Elle crée alors la collection de livres baptisée Carnets d’alerte en collaboration avec Pierre Rabhi, figure marquante de l’écologie, rencontré en 2014 à l’occasion d’un reportage. Un support qui permet à la journaliste de traiter les sujets dans leur globalité : “Je ne choisis pas d’angle (aspect d’un sujet, ndlr), l’objectif est d’essayer de traiter chaque thématique dans son ensemble. Ainsi, derrière chaque livre, il y a une enquête journalistique où j’interviewe tous les acteurs clés, soit entre 60 et 100 experts ayant une autorité dans le domaine étudié.” Des investigations rigoureuses qui ont pour objectif de proposer une vision d’ensemble de l’information sur des thématiques “dont les conséquences sont déjà graves pour l’humanité et menacent encore de s’amplifier”.
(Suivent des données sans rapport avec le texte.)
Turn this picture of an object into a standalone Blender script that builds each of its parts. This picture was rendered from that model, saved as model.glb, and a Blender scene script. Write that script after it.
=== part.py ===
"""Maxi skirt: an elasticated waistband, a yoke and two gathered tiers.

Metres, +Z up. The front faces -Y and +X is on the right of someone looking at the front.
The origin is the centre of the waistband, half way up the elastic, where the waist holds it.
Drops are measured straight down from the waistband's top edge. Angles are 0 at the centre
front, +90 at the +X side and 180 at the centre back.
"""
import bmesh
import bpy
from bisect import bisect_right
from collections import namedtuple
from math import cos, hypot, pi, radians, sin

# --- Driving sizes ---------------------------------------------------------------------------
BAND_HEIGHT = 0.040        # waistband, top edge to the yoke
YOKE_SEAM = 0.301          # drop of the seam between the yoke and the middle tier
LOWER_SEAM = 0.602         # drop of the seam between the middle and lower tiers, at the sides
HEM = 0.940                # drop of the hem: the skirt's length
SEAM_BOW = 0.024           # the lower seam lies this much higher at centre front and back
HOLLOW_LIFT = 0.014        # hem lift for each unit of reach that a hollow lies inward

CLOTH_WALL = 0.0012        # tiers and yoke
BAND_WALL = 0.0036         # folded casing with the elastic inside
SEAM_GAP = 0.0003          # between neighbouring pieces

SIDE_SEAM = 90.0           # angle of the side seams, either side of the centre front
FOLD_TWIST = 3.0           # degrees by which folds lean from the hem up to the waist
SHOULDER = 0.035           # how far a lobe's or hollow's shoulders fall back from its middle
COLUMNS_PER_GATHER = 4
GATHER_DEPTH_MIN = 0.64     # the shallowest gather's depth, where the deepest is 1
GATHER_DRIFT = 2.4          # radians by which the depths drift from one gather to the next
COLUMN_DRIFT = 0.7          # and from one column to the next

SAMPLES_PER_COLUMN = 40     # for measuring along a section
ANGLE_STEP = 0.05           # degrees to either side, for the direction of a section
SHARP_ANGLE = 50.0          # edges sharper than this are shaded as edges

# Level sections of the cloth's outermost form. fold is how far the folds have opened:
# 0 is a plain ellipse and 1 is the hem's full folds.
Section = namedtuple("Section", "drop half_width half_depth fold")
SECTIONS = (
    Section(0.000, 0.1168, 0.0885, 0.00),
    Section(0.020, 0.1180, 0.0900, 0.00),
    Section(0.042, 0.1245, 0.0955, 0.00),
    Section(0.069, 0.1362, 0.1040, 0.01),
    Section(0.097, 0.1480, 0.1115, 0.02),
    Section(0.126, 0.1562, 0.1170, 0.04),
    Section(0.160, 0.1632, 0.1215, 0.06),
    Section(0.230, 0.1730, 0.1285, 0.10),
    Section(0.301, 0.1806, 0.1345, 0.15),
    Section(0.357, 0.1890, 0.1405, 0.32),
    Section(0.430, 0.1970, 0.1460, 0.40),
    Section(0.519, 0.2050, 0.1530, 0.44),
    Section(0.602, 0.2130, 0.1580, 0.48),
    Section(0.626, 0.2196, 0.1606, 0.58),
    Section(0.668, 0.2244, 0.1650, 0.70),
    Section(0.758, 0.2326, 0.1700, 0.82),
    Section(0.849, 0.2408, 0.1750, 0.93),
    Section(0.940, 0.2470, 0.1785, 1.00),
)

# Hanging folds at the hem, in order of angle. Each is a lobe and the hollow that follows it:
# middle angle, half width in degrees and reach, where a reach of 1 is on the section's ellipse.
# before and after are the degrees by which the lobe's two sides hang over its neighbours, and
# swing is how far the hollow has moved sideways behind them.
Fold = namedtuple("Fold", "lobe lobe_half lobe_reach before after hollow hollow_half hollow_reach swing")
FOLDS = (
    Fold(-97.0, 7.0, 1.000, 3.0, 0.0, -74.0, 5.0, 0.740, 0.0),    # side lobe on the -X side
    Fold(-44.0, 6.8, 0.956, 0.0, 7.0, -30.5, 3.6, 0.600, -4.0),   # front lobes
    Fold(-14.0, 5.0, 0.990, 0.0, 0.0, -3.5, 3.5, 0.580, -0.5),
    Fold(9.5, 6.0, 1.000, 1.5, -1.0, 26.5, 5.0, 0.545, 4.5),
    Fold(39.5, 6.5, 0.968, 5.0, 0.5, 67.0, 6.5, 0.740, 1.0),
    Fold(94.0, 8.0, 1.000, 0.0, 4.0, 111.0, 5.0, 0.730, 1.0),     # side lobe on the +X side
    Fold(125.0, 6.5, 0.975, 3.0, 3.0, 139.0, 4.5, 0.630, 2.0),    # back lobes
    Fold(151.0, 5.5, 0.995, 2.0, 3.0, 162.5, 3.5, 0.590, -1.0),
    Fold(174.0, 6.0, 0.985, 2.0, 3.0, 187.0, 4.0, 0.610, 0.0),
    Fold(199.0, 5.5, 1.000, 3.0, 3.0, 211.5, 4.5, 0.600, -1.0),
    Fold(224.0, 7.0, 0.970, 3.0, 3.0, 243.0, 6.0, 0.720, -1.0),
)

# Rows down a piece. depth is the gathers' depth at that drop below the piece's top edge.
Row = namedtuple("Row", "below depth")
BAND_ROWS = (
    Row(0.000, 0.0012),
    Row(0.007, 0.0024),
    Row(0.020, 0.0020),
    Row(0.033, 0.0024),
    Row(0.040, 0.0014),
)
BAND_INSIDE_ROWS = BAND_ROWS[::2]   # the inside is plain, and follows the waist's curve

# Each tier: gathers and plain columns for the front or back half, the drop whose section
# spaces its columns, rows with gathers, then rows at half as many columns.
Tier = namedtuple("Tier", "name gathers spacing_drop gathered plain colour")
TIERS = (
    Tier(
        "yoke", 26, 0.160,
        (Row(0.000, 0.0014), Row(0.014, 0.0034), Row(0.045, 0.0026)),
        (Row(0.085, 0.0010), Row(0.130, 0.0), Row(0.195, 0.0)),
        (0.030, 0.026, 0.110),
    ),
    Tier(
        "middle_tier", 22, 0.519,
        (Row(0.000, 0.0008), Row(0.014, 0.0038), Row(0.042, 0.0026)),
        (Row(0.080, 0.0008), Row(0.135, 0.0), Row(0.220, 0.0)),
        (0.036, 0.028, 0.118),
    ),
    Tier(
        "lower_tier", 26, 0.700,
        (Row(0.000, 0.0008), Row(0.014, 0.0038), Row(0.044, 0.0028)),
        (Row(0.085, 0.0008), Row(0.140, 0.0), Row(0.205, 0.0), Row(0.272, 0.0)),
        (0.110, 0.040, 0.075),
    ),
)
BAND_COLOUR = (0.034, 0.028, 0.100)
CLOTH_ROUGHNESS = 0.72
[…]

Un travail minutieux qui a déjà donné naissance à six livres – et bientôt un septième qui sortira en avril sur le thème de l’écologie – ainsi que plusieurs podcasts sur des sujets qui touchent souvent à l’agriculture tels que la faim dans le monde, la disparition des semences reproductibles, ou encore la problématique de l’eau.
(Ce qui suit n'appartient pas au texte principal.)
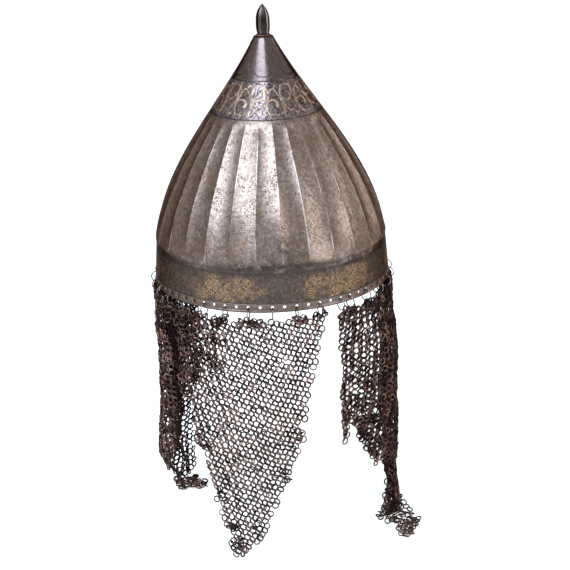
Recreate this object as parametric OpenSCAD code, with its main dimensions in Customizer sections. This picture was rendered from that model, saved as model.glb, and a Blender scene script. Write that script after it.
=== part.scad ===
// Turban helmet: a fluted steel bowl with a bud finial and three hanging panels of mail.
// Millimetres. The origin is the centre of the rim's plane and +Z runs up the bowl's axis.
// The side with the neck panel faces -Y. Angles round the rim start at -Y and grow towards +X.

/* [Bowl] */
// Outside diameter of the bowl at its rim
rim_d = 230; // [200:1:260]
// Height of the bowl from the rim to the flat of its top
bowl_h = 234; // [200:1:260]
// Thickness of the bowl's steel
wall = 1.5; // [1.2:0.1:3]
// Lean of the plain lower band towards the axis, in degrees
band_lean = 3.9; // [0:0.1:10]
// Height of the plain lower band
band_h = 42; // [25:1:60]
// Lean of the belly where it leaves the band, in degrees
belly_lean = 8.5; // [0:0.5:15]
// How far the belly's line carries on up before it curves in
belly_pull = 75; // [50:1:100]
// Half angle of the cone that the curve ends in, in degrees
cone_angle = 27; // [18:0.5:35]
// How far the cone's line reaches down into the curve
cone_pull = 68; // [40:1:80]
// Radius of the flat on the bowl's top
top_r = 8.9; // [8:0.1:14]
// Thickness of the solid top that the finial is fixed in
crown_t = 7; // [4:0.5:10]
// Thickness of the rounded lip round the rim
lip_t = 3; // [2:0.1:5]

/* [Flutes] */
// Number of flutes round the bowl
flutes = 28; // [12:1:40]
// Depth of a flute at the belly
flute_depth = 2.2; // [0.5:0.1:4]
// Height where the flutes end below the upper band
flute_top = 163; // [120:1:180]
// Length over which a flute runs out at its foot
flute_foot = 26; // [4:1:40]
// Length over which a flute fades at its top
flute_head = 8; // [4:1:30]
// How far the flutes stand proud of the lower band
flute_proud = 0.7; // [0.3:0.1:1.5]
// Turn of the first ridge from the middle of the shown side, in degrees
flute_turn = 5.3; // [-15:0.1:15]

/* [Rim holes and hanger rings] */
// Number of holes round the rim
rim_holes = 64; // [32:1:90]
// Diameter of a rim hole
hole_d = 2.8; // [2:0.1:4]
// Height of the holes above the rim
hole_z = 5.2; // [4.5:0.1:9]
// Turn of the first hole from the middle of the shown side, in degrees
hole_turn = -0.5; // [-3:0.1:3]
// Thickness of the hanger rings' wire
hanger_wire = 1.1; // [0.8:0.1:1.6]
// Inside diameter of a hanger ring
hanger_bore = 10; // [9:0.5:16]

/* [Finial] */
// Height of the bud above its washer
bud_h = 28.3; // [15:0.1:45]
// Widest diameter of the bud, across its edges
bud_d = 13.5; // [8:0.1:16]
// Diameter of the bud's foot, across its edges
bud_foot_d = 11.2; // [7:0.1:14]
// Height of the bud's widest place above its foot
bud_waist_h = 8.5; // [4:0.1:14]
// How full the bud stays before its point: a higher power is blunter
bud_fullness = 3.1; // [1.5:0.1:5]
// Turn of the bud's first edge from the middle of the shown side, in degrees
bud_turn = 23; // [-30:1:30]
// Diameter of the washer under the bud
washer_d = 14.4; // [11:0.1:16]
// Thickness of the washer under the bud
washer_t = 1.2; // [0.6:0.1:2]
// Diameter of the tang that goes through the bowl's top
tang_d = 5; // [3:0.1:7]
// Diameter of the rove inside the bowl
rove_d = 12; // [9:0.1:15]
// Thickness of the rove inside the bowl
rove_t = 1.6; // [1:0.1:3]
// Height of the tang's hammered head under the rove
tang_head_h = 1.4; // [0.8:0.1:3]

/* [Mail] */
// Thickness of a layer of mail
mail_t = 2.2; // [1.6:0.1:3]
// Distance from the hanger rings' middles out to the middle of the mail
mail_out = 2.1; // [0.5:0.1:4]
// Depth below the rim of the surface that the mail's ends reach
mail_drop = 254; // [180:1:300]
// Height of the main folds from crest to middle, where a panel is widest
fold_height = 1.5; // [0:0.1:4]
// Number of folds across each panel
folds = 3; // [1:1:6]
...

Et le constat de la journaliste est sans détour : “L’état des lieux est assez catastrophique et les choses ne vont pas en s’améliorant.” Et de rappeler : “L’Homme n’a pas toujours pollué, mais les choses se sont considérablement accentuées après la Seconde Guerre mondiale.”
Mais Juliette Duquesne n’en est pas résignée pour autant, “il existe des solutions qu’on peut encore mettre en place.”
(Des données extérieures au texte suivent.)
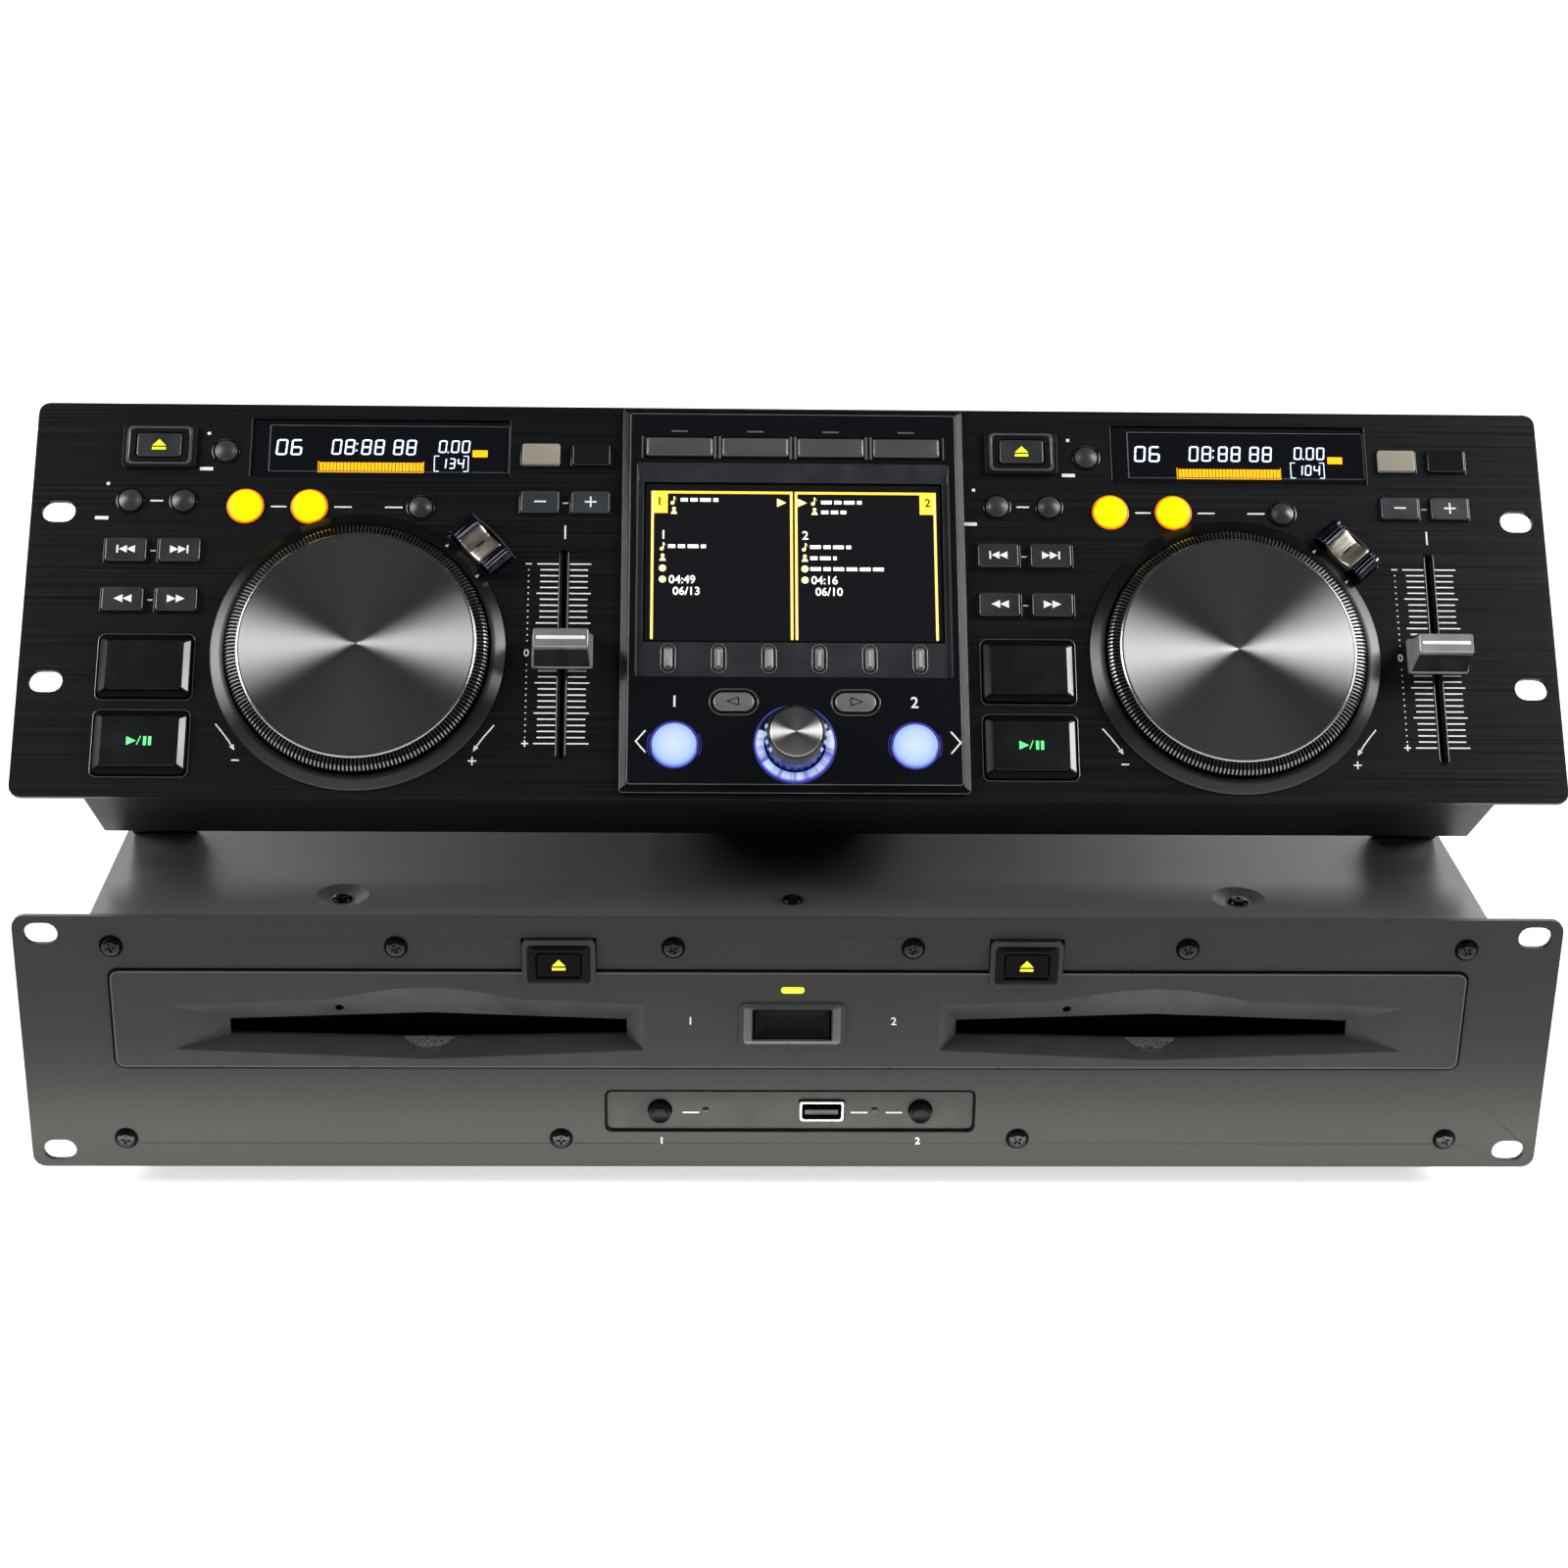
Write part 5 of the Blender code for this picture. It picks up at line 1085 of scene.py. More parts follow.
def screen():
    low, high = local_box("screen", deck)
    top = high.z
    glass = Form().stack(rounded(high.x - low.x, high.y - low.y, 0.5, (low.x + high.x) / 2,
                                 (low.y + high.y) / 2, 2),
                         [(0, low.z), (0, top - 0.1), (-0.1, top)])
    piece("screen_glass", glass, deck, "controller", screen_black, "screen", "screen_window")
    light, dark = top + 0.05, top - 0.1
    frames = []
    for left, right in ((-44.8, -0.6), (0.9, 45.2)):
        frames.append(stroke([(left, -13.6), (left, 36.4), (right, 36.4), (right, -13.6)], 0.85))
    frames += [bar(-42.4, 32.9, 4.8, 7.4), bar(42.8, 32.9, 4.8, 7.4)]
    piece("screen_frames", marked(frames, dark, light), deck, "controller", screen_amber)
    glow = [bar(x, 11.2, 0.4, 50.0) for x in (-44.8, -0.6, 0.9, 45.2)]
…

Pour la journaliste, l’agriculture “est un levier”. Mais le changement ne pèse pas que sur les agriculteurs : “Nous avons besoin d’une prise de conscience globale qui passe également par le monde politique et les consommateurs. Notre mode d’alimentation joue un rôle central dans la quantité d’eau que nous consommons, mais aussi dans sa pollution. Les consommateurs doivent pouvoir mieux choisir ce qu’ils mettent dans leurs assiettes. Mais bien se nourrir coûte cher et c’est déjà compliqué de boucler les fins de mois pour bon nombre de personnes. C’est pour cela que les pouvoirs publics devraient s’emparer du sujet.” Et d’ajouter : “D’autant que si on augmentait le budget dédié à l’alimentation, on baisserait celui dévolu à la santé.”
“L’agriculture doit se faire en harmonie avec la nature”, estime Juliette Duquesne. Cela passe par moins de monocultures, moins d’élevages intensifs… “Et je n’accuse pas les agriculteurs, insiste-t-elle. Il y avait de bonnes raisons de faire ces choix il y a des dizaines d’années. Mais aujourd’hui on constate les limites de ce modèle agricole qui ne prend soin ni du vivant ni des agriculteurs. Malheureusement, l’agriculture intensive reste encore le système le plus aidé par le monde politique. C’est un débat qui devrait être au centre de notre démocratie.”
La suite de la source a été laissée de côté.